- [Excerpted data]
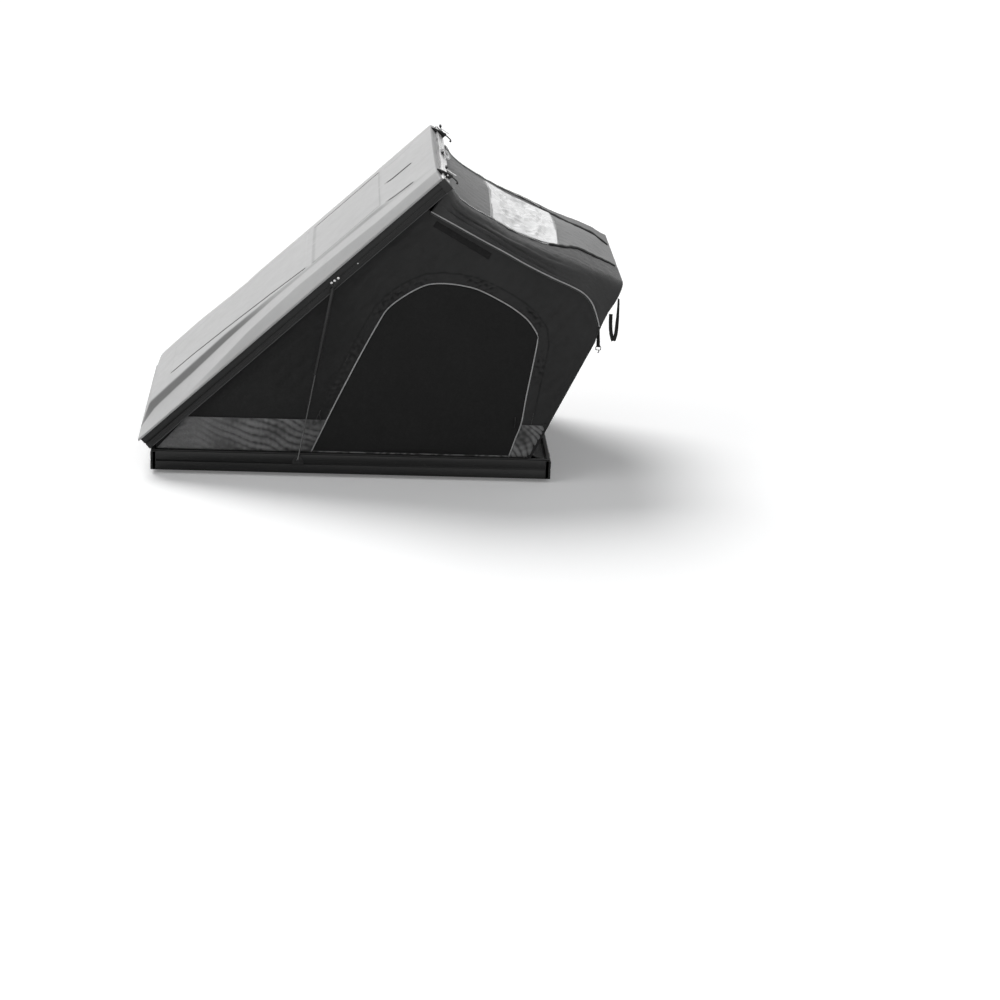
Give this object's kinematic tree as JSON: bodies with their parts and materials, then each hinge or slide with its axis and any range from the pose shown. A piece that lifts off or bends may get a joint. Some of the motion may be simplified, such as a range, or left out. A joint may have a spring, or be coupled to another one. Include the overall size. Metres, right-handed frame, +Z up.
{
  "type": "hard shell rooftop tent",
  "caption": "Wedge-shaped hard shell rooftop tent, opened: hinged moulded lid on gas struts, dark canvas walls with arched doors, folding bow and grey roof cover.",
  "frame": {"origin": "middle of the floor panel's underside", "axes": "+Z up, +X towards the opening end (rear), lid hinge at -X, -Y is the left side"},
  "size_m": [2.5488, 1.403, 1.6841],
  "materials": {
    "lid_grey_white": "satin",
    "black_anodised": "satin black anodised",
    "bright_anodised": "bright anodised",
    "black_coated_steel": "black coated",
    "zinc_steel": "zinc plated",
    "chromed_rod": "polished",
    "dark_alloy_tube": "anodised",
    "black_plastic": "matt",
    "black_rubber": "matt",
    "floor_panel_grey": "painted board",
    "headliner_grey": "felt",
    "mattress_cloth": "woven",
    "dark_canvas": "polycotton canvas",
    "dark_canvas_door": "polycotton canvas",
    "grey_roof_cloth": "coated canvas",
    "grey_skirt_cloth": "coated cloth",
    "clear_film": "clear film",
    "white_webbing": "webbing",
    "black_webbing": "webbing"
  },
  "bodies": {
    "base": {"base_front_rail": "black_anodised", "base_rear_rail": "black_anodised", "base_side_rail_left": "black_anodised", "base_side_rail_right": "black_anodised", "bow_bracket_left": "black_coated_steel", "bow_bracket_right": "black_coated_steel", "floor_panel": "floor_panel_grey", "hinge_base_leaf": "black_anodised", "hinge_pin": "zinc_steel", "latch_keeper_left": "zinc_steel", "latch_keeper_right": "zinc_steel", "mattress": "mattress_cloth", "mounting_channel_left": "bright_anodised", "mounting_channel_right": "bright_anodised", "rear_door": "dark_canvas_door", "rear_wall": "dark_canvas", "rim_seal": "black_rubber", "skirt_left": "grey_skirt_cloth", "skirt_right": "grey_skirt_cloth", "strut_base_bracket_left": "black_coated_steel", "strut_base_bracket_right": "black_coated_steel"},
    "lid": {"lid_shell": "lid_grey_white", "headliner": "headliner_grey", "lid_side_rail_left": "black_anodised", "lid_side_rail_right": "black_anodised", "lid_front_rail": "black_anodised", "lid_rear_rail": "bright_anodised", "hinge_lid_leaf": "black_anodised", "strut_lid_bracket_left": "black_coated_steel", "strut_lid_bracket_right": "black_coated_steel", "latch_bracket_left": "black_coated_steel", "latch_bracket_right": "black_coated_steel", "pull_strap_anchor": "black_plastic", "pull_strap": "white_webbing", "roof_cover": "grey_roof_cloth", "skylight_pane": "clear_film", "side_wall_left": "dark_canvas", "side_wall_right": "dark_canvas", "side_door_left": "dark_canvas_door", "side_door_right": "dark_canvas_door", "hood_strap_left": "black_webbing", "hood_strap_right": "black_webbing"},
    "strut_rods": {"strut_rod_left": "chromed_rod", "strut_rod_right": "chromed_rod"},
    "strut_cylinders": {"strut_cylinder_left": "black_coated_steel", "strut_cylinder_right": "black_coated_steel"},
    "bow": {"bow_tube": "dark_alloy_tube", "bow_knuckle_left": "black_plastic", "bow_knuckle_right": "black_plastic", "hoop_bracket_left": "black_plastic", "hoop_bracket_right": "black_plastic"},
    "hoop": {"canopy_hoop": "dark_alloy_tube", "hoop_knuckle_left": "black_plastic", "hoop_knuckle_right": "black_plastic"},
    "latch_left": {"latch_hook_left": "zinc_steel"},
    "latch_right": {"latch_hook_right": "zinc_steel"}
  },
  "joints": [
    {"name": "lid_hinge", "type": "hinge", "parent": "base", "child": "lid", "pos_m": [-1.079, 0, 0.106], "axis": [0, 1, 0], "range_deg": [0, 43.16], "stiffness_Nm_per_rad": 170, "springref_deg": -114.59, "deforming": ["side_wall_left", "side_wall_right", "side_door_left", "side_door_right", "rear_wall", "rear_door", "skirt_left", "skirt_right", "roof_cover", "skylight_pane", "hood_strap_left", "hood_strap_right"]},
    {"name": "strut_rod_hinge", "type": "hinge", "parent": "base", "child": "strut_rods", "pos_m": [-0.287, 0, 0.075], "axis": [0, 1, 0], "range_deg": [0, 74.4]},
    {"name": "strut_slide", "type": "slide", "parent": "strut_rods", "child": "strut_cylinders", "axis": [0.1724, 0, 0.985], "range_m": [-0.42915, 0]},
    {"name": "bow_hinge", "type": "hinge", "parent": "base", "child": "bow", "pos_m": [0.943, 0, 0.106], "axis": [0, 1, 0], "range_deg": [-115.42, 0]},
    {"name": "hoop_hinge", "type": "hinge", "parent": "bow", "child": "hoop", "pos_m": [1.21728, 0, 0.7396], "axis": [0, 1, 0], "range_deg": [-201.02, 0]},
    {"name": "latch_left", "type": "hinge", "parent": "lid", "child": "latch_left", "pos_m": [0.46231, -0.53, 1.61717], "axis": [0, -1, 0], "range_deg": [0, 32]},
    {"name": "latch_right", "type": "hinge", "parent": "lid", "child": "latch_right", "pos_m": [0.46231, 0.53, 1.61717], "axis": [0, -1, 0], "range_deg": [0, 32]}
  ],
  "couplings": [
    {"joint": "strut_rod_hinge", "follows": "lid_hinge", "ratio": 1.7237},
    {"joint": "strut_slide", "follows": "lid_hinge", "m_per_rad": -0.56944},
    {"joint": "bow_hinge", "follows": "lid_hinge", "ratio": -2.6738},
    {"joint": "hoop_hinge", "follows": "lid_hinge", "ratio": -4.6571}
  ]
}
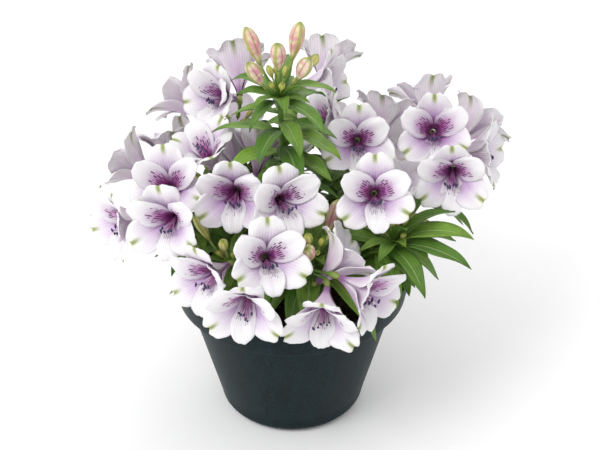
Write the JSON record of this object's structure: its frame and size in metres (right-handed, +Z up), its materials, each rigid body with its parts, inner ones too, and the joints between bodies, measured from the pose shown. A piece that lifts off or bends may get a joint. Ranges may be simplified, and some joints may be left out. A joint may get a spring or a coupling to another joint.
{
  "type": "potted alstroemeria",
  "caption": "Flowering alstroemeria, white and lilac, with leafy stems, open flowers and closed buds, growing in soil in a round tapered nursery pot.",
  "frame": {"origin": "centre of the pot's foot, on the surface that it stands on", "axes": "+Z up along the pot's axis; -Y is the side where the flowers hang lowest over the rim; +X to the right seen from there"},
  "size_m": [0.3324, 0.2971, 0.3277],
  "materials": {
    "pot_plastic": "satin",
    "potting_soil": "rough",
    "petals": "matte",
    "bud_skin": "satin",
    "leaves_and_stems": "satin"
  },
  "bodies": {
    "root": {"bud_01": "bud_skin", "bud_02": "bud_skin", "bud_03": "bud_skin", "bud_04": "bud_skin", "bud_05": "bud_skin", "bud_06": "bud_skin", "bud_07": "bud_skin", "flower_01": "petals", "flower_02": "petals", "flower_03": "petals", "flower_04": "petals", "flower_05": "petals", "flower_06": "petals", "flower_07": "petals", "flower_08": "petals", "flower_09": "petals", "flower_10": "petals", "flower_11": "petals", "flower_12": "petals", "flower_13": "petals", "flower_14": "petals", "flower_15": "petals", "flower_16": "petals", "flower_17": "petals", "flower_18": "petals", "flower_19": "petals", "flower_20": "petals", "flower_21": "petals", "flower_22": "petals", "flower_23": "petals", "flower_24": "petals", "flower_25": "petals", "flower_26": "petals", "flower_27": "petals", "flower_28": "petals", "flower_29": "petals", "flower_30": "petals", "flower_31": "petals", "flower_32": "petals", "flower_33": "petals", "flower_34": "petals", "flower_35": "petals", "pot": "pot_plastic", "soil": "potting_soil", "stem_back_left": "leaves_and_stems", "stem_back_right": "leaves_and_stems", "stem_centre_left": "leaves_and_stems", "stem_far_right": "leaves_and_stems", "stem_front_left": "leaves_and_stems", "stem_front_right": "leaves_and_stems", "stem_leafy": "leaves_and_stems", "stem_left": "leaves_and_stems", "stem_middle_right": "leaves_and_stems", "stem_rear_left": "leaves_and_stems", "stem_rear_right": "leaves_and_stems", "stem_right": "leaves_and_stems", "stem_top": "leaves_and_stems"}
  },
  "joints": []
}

- [Problem]
Filter the data, keeping only the lines that contain "materials".

- [Expected answer]
Give this object's kinematic tree as JSON: bodies with their parts and materials, then each hinge or slide with its axis and any range from the pose shown. A piece that lifts off or bends may get a joint. Some of the motion may be simplified, such as a range, or left out. A joint may have a spring, or be coupled to another one. Include the overall size. Metres, right-handed frame, +Z up.
  "materials": {
Write the JSON record of this object's structure: its frame and size in metres (right-handed, +Z up), its materials, each rigid body with its parts, inner ones too, and the joints between bodies, measured from the pose shown. A piece that lifts off or bends may get a joint. Ranges may be simplified, and some joints may be left out. A joint may get a spring or a coupling to another joint.
  "materials": {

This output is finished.